No, getting real does not mean a politician’s grand plans, no matter how close they may get to office. Nor wiping out all student debt and paying for it with a tax on “Wall Street” – which did not create the problem and would, ultimately, impact American’s stock-filled retirement plans – is not a realistic solution either. Beyond fairness and reason, real plans require legal grounding and the support of the courts. So, the markets should take notice that U.S. bankruptcy courts are signaling they may be ready to turn the tide in favor of borrowers.
Death, Taxes and Nondischargeability
As we’ve discussed, student loans carry a reputation for inevitability on par with death and taxes. This has not been too much of an exaggeration. In order to discharge a student loan in bankruptcy – the relief available for most consumer debts – a borrower must show that being required to repay the loan would cause them “undue hardship.” Most courts apply that standard using a stringent, fact-specific analysis called the Brunner test, which requires petitioners to prove that they:
- Cannot maintain a minimum standard of living;
- Won’t be able to do so for much of the repayment period; and
- Made a “good-faith effort” to repay the loans (e.g., by getting a job and/or minimizing expenses).
Given the difficulty of overcoming the Brunner test, borrowers have tried, without much success, to nibble around the edges of the language of the Bankruptcy Code. In 2017, we described how technical arguments for relief from student debt, based on the definition of a “qualified education loan” and other defined terms, had gained some traction in the courts. Still, the Brunner test has appeared a daunting obstacle to bankruptcy relief.
Judicial Interpretation Could Change with the Times
Recently, reports of a Navy veteran successfully showing “undue hardship” and obtaining discharge of $220,000 in student loans has borrowers wondering if the Brunner test is no longer insurmountable in the current environment. While it’s unclear how the particular debtor’s veteran status and situation may have tipped the analysis, it should be viewed as more than just an anomaly given the high-level of attention and reporting on the student loan debt level and impact on consumers and the economy.
To those who think it’s wrong for judges’ outcomes to be swayed by the news, keep in mind that bankruptcy courts are courts of equity and though their decisions must be grounded in the law, judges are afforded discretion in its interpretation. In the end, bankruptcy judges are both of this world and in this world, and for them to not be influenced by the environment may be asking the impossible.
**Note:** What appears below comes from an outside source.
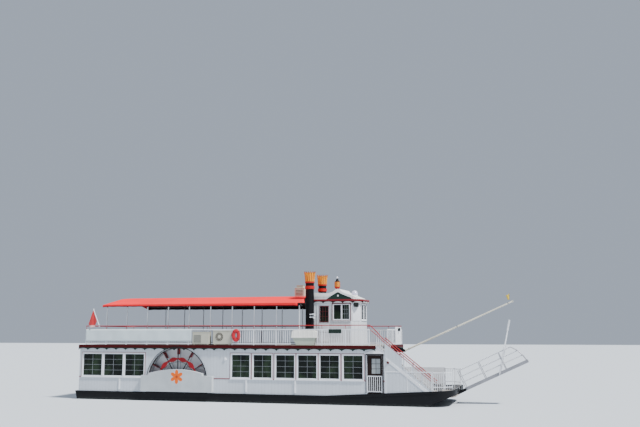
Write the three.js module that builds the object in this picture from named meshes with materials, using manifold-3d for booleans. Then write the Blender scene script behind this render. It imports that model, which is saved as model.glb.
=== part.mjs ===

The same court that granted discharge to the Navy veteran recently issued rules governing mediation of student loan disputes, including nondischargeability of student debt. The process will likely give borrowers a greater voice in dealing with servicers and lenders and a forum to air grievances that could influence outcomes. Other courts may follow suit.
Change may come slow as court decisions come down incrementally and new processes take effect, but a change in momentum is already here. And it’s based on the law and judicial activity and should start to be recognized by the credit markets.